What is Radioactivity?

Radioactivity is the spontaneous disintegration (breakdown) of an unstable atomic nucleus, accompanied by the emission of radiation. This process happens naturally in certain elements, called radioisotopes. The nucleus changes into a more stable form, often becoming a different element.

Types of Radiation

There are three main types of radiation you need to know: alpha (α), beta (β), and gamma (γ). They differ in their composition, charge, mass, and penetrating power.

Alpha (α) Radiation

• Composition: Consists of two protons and two neutrons, identical to a helium nucleus ($^4_2$He).
• Charge: +2e (positive).
• Mass: Relatively heavy.
• Penetrating Power: Very low. Can be stopped by a sheet of paper or a few centimetres of air.
• Ionizing Power: Very high. Because of its large charge and mass, it strongly interacts with matter, knocking electrons off atoms and creating ions.
• Deflection: Deflected by electric and magnetic fields.

Beta (β) Radiation

• Composition: High-energy electron ($^0_{-1}$e) or positron ($^0_{+1}$e). In KCSE, we usually focus on electron emission.
• Charge: -1e (negative) for electron emission.
• Mass: Very small (much lighter than an alpha particle).
• Penetrating Power: Moderate. Can penetrate paper but is stopped by a few millimetres of aluminium.
• Ionizing Power: Moderate. Less than alpha but more than gamma.
• Deflection: Deflected by electric and magnetic fields, but in the opposite direction to alpha particles (if negative) and by a greater angle due to its smaller mass.

Gamma (γ) Radiation

• Composition: High-energy electromagnetic wave (photon). It's not a particle.
• Charge: No charge (neutral).
• Mass: No mass.
• Penetrating Power: Very high. Can pass through several centimetres of lead or metres of concrete.
• Ionizing Power: Very low. It interacts weakly with matter.
• Deflection: Not deflected by electric or magnetic fields because it has no charge.

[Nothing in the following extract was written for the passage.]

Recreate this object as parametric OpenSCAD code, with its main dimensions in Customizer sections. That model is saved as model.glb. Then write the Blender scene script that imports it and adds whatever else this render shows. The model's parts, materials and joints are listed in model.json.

Here's a summary table to help you compare them:

Half-Life ($T_{1/2}$)

The half-life of a radioactive isotope is the time it takes for half of the original radioactive nuclei in a sample to decay. It's a constant value for a given isotope and is not affected by temperature, pressure, or chemical reactions.

Key idea: After one half-life, half the sample remains. After two half-lives, half of the remaining half (i.e., a quarter of the original) remains, and so on.

Let $N_0$ be the initial number of radioactive nuclei (or initial mass/activity).
Let $N$ be the number of radioactive nuclei (or mass/activity) remaining after time $t$.
Let $n$ be the number of half-lives that have passed.

The relationship is:
$N = N_0 \times (\frac{1}{2})^n$

Where $n = \frac{t}{T_{1/2}}$

This means you can calculate how much radioactive material is left after a certain time, or how long it takes for a certain amount to decay.

Decay Process Flow

Here's how the decay process works over time, based on half-life:

graph TD
    A[Start with N₀ atoms] --> B{After 1 Half-Life};
    B --> C[N₀/2 atoms remain];
    C --> D{After 2 Half-Lives};
    D --> E[N₀/4 atoms remain];
    E --> F{After 3 Half-Lives};
    F --> G[N₀/8 atoms remain];
    G --> H[...and so on];

3. Worked Example

A radioactive isotope has a half-life of 20 minutes. If you start with a sample containing 800g of the isotope, calculate:
a) The mass of the isotope remaining after 60 minutes.
b) The time it takes for the mass of the isotope to reduce to 50g.

Solution:

a) Mass remaining after 60 minutes:
* Given: Initial mass ($N_0$) = 800g, Half-life ($T_{1/2}$) = 20 minutes, Total time ($t$) = 60 minutes.
* First, find the number of half-lives ($n$):
$n = \frac{t}{T_{1/2}} = \frac{60 \text{ minutes}}{20 \text{ minutes}} = 3$ half-lives.
* Now, use the formula $N = N_0 \times (\frac{1}{2})^n$:
$N = 800g \times (\frac{1}{2})^3$
$N = 800g \times (\frac{1}{8})$
$N = 100g$
So, 100g of the isotope remains after 60 minutes.

b) Time to reduce to 50g:
* Given: Initial mass ($N_0$) = 800g, Final mass ($N$) = 50g, Half-life ($T_{1/2}$) = 20 minutes.
* We need to find $n$ first using $N = N_0 \times (\frac{1}{2})^n$:
$50 = 800 \times (\frac{1}{2})^n$
Divide both sides by 800:
$\frac{50}{800} = (\frac{1}{2})^n$
$\frac{1}{16} = (\frac{1}{2})^n$
* We know that $2^4 = 16$, so $(\frac{1}{2})^4 = \frac{1}{16}$.
Therefore, $n = 4$ half-lives.
* Now, calculate the total time ($t$):
$t = n \times T_{1/2}$
$t = 4 \times 20 \text{ minutes}$
$t = 80 \text{ minutes}$
It takes 80 minutes for the mass of the isotope to reduce to 50g.

4. Key Takeaways

• Radioactivity is the spontaneous breakdown of unstable atomic nuclei, releasing energy and particles.
• Alpha particles are heavy, positively charged, low penetrating, and highly ionizing.
• Beta particles are light, negatively charged (electrons), moderately penetrating, and moderately ionizing.
• Gamma rays are uncharged electromagnetic waves, highly penetrating, and weakly ionizing.
• Half-life is the time for half of a radioactive sample to decay, and it's constant for a given isotope.
• The amount of radioactive material remaining after 'n' half-lives is $N_0 \times (1/2)^n$.

Common mistakes to avoid:
- Confusing the penetrating power with ionizing power for different radiations.
- Assuming half-life means the substance completely disappears after two half-lives.
- Forgetting that gamma radiation is an electromagnetic wave, not a particle.
- Not correctly calculating the number of half-lives passed before applying the formula.

5. Now Try It

A radioactive source has an initial activity of 1280 Bq (Becquerel, a unit of activity). After 45 days, its activity is found to be 160 Bq. Determine the half-life of this radioactive source. What success looks like: You should be able to show your steps clearly, calculate the number of half-lives, and then correctly determine the half-life in days.